» **What you should do**: Each line that contains the string "this" counts once; report how many such lines appear in the data, as a number only.

Saved data entries
# # # # # # #
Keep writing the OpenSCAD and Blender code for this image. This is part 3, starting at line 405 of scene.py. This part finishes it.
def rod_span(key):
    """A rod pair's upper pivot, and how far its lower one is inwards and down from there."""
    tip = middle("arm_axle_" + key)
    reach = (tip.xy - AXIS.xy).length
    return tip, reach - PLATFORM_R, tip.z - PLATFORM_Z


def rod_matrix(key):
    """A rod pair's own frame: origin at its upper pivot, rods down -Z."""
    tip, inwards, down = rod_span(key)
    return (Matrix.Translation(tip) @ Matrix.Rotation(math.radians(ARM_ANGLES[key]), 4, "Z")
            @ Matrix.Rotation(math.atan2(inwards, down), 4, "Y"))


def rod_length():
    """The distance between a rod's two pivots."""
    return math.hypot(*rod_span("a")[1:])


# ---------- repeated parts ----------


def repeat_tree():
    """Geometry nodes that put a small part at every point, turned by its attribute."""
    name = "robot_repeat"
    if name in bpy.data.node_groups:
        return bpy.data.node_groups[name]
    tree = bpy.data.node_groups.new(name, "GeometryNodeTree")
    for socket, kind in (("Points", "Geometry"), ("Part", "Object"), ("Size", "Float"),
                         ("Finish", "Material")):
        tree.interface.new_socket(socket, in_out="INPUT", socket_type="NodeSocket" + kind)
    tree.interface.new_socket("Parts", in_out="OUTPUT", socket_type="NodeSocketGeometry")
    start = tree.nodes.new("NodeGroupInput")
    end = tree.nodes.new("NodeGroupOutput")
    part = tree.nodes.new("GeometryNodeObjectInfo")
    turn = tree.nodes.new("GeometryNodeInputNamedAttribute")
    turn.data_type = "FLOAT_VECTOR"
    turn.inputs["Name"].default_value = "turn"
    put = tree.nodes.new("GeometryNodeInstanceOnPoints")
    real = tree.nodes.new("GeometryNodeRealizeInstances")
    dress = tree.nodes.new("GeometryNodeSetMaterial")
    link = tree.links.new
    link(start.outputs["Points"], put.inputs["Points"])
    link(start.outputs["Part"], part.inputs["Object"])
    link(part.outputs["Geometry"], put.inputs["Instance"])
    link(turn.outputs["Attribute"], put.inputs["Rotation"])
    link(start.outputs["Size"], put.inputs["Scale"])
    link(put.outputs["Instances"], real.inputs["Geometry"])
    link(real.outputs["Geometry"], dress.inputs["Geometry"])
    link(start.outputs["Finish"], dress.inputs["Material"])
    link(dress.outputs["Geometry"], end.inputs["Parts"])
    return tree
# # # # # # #
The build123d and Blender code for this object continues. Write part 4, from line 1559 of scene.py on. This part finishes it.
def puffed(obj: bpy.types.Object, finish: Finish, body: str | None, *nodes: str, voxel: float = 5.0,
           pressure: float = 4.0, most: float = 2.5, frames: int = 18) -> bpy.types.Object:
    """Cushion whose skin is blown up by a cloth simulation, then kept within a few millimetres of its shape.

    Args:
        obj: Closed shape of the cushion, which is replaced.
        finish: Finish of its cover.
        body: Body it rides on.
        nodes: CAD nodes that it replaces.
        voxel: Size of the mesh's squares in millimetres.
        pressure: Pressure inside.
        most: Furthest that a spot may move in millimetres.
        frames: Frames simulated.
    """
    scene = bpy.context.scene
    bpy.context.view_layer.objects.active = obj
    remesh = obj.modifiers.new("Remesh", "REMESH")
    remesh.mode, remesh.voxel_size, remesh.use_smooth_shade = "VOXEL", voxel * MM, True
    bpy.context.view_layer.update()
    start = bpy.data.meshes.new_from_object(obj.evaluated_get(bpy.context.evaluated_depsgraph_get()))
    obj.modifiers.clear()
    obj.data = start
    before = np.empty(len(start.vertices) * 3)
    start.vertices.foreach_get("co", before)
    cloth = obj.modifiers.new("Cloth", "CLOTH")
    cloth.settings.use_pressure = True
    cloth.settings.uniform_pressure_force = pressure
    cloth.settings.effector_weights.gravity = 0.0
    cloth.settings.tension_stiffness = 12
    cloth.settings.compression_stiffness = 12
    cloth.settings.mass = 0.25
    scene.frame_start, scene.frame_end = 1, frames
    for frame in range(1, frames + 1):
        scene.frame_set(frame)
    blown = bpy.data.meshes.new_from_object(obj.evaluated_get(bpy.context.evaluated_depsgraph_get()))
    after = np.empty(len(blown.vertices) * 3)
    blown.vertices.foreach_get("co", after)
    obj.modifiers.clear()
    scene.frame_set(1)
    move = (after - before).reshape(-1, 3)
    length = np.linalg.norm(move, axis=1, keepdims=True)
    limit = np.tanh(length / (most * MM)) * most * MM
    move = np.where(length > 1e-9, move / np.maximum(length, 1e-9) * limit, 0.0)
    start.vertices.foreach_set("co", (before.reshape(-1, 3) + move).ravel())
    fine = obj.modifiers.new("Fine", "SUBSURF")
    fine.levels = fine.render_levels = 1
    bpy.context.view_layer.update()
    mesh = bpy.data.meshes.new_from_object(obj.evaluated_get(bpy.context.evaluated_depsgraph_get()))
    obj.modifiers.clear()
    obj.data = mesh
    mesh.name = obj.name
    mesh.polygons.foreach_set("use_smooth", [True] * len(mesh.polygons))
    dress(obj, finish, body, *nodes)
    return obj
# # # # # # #
» **Result**: 2